My tires would be low in the cooler mornings there in the desert, but then I would get over pressure alarms as it warmed up.

I'll bet folks that live out in the desert have a lot of tire problems!

Where do you set your tires to avoid this issue?

 
I've learned to accept low pressures in the morning, as long as they're even on axles. Within 5 min of low speed driving they've all returned to normal. Not in AZ at the moment (thank goodness!) so haven't run in to over pressure issues yet this year. Eezrv lets you set the pressure warnings so that helps.
 
My Pressure Pro TPMS sensors take their base pressure at the time they are screwed onto the valve stem.  So when I have screwed them on when the temp was around 80 degrees, and I plug in the monitor in a cold morning some days later the low pressure alarm goes off.  Just a fact of life about the way the senors work.  What IS aggravating is when I forget to power off the monitor and the alarm goes off at 3am.  Gur :mad:rr.
 
Sun2Retire said:
I've learned to accept low pressures in the morning, as long as they're even on axles. Within 5 min of low speed driving they've all returned to normal. ......

that's exactly what I found....but it's killing me.  I have been obsessive about tires....especially since the blowout.  And it kills me that i have now run these new tires "under pressure"  for the load now a few times.  I know it's only a few minutes..... & I have been keeping the speed down while they warm up...but still.  Oh well, i guess it can't be any worse than the damage all these horrible roads have caused!
 
lynnmor said:
Adjust your over pressure setting a bit higher.

Yeah, I considered doing that.... but not knowing the science or logic around these setpoints..... I just don't know what it's based on...what sorts of safety factors are involved, etc....
 
As mentioned the most important thing is that the tire pressures are the same on any given axle while under way or when there is no sun hitting the tires when not under way.

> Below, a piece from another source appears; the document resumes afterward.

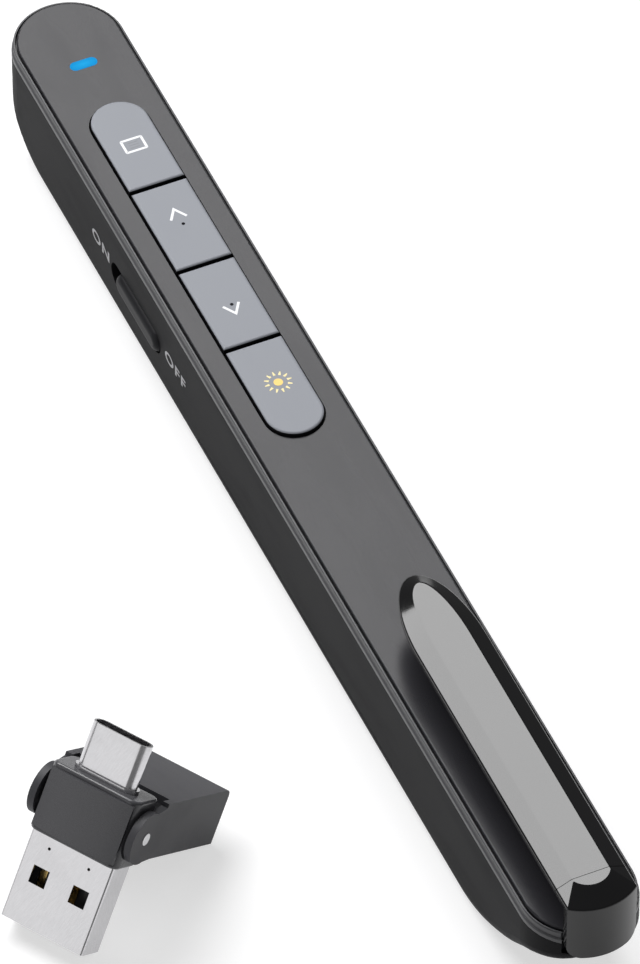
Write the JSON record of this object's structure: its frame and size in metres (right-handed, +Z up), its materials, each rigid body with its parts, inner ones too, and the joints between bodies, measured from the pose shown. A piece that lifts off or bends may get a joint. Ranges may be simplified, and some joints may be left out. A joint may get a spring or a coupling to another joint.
{
  "type": "presentation clicker",
  "caption": "Slim bar-shaped wireless presentation clicker with a raised key strip, side power switch, pocket clip and laser, beside its capped USB receiver standing on the table.",
  "frame": {"origin": "on the flat underside of the bar, midway along its length and width", "axes": "+X out of the nose where the laser leaves, +Y towards the side with the power switch, +Z up through the key face"},
  "size_m": [0.1709, 0.068, 0.0236],
  "materials": {
    "housing_black": "satin black moulded plastic, fine spark texture",
    "rim_grey": "satin dark grey moulded plastic",
    "plate_grey": "satin grey paint over plastic",
    "key_grey": "matte light grey plastic, printed symbols",
    "silicone": "soft grey silicone",
    "board_green": "green solder mask",
    "steel": "plain bright metal",
    "plug_steel": "satin nickel plated steel",
    "chip_black": "matte black moulding",
    "capacitor": "tan ceramic blocks",
    "gold": "gold plating",
    "led_body": "clear resin on a white base",
    "light_pipe_blue": "lit cyan blue light pipe",
    "brass": "turned brass",
    "lens_glass": "clear polished",
    "lead_red": "insulated lead",
    "cell_wrap": "plain printed sleeve with steel ends",
    "clip_gloss": "high gloss black",
    "receiver_gloss": "glossy dark plastic",
    "receiver_matte": "matte dark grey plastic"
  },
  "bodies": {
    "clicker": {"lower_housing": "housing_black", "rim_frame": "rim_grey", "face_plate": "plate_grey", "key_mat": "silicone", "main_board": "board_green", "tact_switches": "steel", "radio_chip": "chip_black", "memory_chip": "chip_black", "crystal": "steel", "chip_antenna": "gold", "board_capacitors": "capacitor", "board_screws": "steel", "status_led": "led_body", "led_light_pipe": "light_pipe_blue", "laser_barrel": "brass", "laser_lens": "lens_glass", "laser_diode": "steel", "laser_board": "board_green", "laser_window": "lens_glass", "laser_leads": "lead_red", "slide_switch_can": "steel", "switch_board": "board_green", "battery_cell": "cell_wrap", "battery_spring": "steel", "spring_plate": "steel", "battery_contact": "steel", "battery_leads": "lead_red", "tail_cap": "clip_gloss"},
    "battery_cover": {"battery_cover": "housing_black"},
    "key_screen": {"key_screen": "key_grey"},
    "key_page_up": {"key_page_up": "key_grey"},
    "key_page_down": {"key_page_down": "key_grey"},
    "key_laser": {"key_laser": "key_grey"},
    "power_switch": {"power_switch_knob": "housing_black", "switch_slider": "chip_black"},
    "clip": {"clip_arm": "clip_gloss"},
    "receiver": {"receiver_collar": "receiver_gloss", "usb_a_shell": "plug_steel", "usb_a_tongue": "chip_black", "usb_a_contacts": "gold", "usb_c_shell": "plug_steel", "usb_c_tongue": "chip_black", "receiver_board": "board_green", "receiver_chip": "chip_black", "cap_pins": "steel"},
    "receiver_cap": {"receiver_cap": "receiver_matte"}
  },
  "joints": [
    {"name": "key_screen_press", "type": "slide", "parent": "clicker", "child": "key_screen", "axis": [0, 0, -1], "range_m": [0, 0.00035], "stiffness_N_per_m": 3000, "springref_m": -0.0002},
    {"name": "key_page_up_press", "type": "slide", "parent": "clicker", "child": "key_page_up", "axis": [0, 0, -1], "range_m": [0, 0.00035], "stiffness_N_per_m": 3000, "springref_m": -0.0002},
    {"name": "key_page_down_press", "type": "slide", "parent": "clicker", "child": "key_page_down", "axis": [0, 0, -1], "range_m": [0, 0.00035], "stiffness_N_per_m": 3000, "springref_m": -0.0002},
    {"name": "key_laser_press", "type": "slide", "parent": "clicker", "child": "key_laser", "axis": [0, 0, -1], "range_m": [0, 0.00035], "stiffness_N_per_m": 3000, "springref_m": -0.0002},
    {"name": "power_switch_slide", "type": "slide", "parent": "clicker", "child": "power_switch", "axis": [1, 0, 0], "range_m": [0, 0.002]},
    {"name": "clip_flex", "type": "hinge", "parent": "clicker", "child": "clip", "pos_m": [-0.081, 0, 0.02205], "axis": [0, -1, 0], "range_deg": [0, 2.5], "stiffness_Nm_per_rad": 1.9, "springref_deg": -0.57},
    {"name": "battery_cover_lift", "type": "slide", "parent": "clicker", "child": "battery_cover", "axis": [0, 0, -1], "range_m": [0, 0.03]},
    {"name": "receiver_lift", "type": "slide", "parent": "clicker", "child": "receiver", "axis": [0, 0, 1], "range_m": [0, 0.06]},
    {"name": "receiver_cap_hinge", "type": "hinge", "parent": "receiver", "child": "receiver_cap", "pos_m": [-0.0415, 0.0476, 0.01423], "axis": [-0.848, -0.5299, 0], "range_deg": [-90, 30]}
  ]
}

I check my pressures in the morning before the sun has hit any of the tires.

I have also found after 20 miles of travel the pressures are very close to each other if they were when I checked them that morning.

I have also found while under way even the tires in the sun usually run less than 3 psi different from the ones on the shade side of the trailer.  This is with E rated tires at 80 psi cold.  I set my upper pressure at 95 psi when cold setting is 80 psi.
 
#1. Set the cold tire pressure in the morning when its cool and make sure it is adequate pressure for the load. Maybe not much extra margin, but at least adequate.

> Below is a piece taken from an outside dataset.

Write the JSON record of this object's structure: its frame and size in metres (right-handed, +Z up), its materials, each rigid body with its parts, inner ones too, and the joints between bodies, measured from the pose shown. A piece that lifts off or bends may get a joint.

#2. Make sure the TPMS is calibrated to those same cold morning psi values.

#3. Set the TPMS high pressure alarm high enough to avoid false alarms. There is no science to the high value because no tire manufacturer specifies a high max psi or temperature while driving. Obviously a tire could burst at some point, but it's well out of bounds for US driving conditions. You just need to trust the tire engineers on that.  The supposed purpose of the high temp alarm is to spot a wheel that is overheating due to a bad bearing, stuck brake pad, etc.  That wheel will [eventually] get hot enough to alarm, so no need to make the trigger point really low. You are only looking for a tire that is running substantially hotter than the others.
 
blw2 said:
Yeah, I considered doing that.... but not knowing the science or logic around these setpoints..... I just don't know what it's based on...what sorts of safety factors are involved, etc....

blw2
IMO very few people understand the meaning of, (or the use for the "temperature readings" and/or the "temperature alarms" that TPMS provide.
As always information, (no mater how accurate)... is of NO value if you don't know what it means.
 
And with the TPMS sensors at the end of the valve stems, the high temp readings are even less accurate. I raised my high temp threshold up 15 degrees on the monitor.  I am much more likely to notice a high temp reading than the system alarm as I (like you) randomly monitor the readouts.
 
I have found the temperature readings from the external mounted TPMS sensors basically give you the ambient temperature.  The sensors in the sun will give a higher reading even though the pressure has not increased.

I have had pressures on the sunny side of my trailer only 1-2 psi higher than the ones on the shade side while under way.  But the temperatures on the sunny side may be 10-20 degrees higher.

As far as I am concerned the temperature reading of no use while under way.
 
Not necessarily. I have saw elevated temps on a wheel when the tire was losing air and causing the tire to heat up. It does work,  it is just not real specific.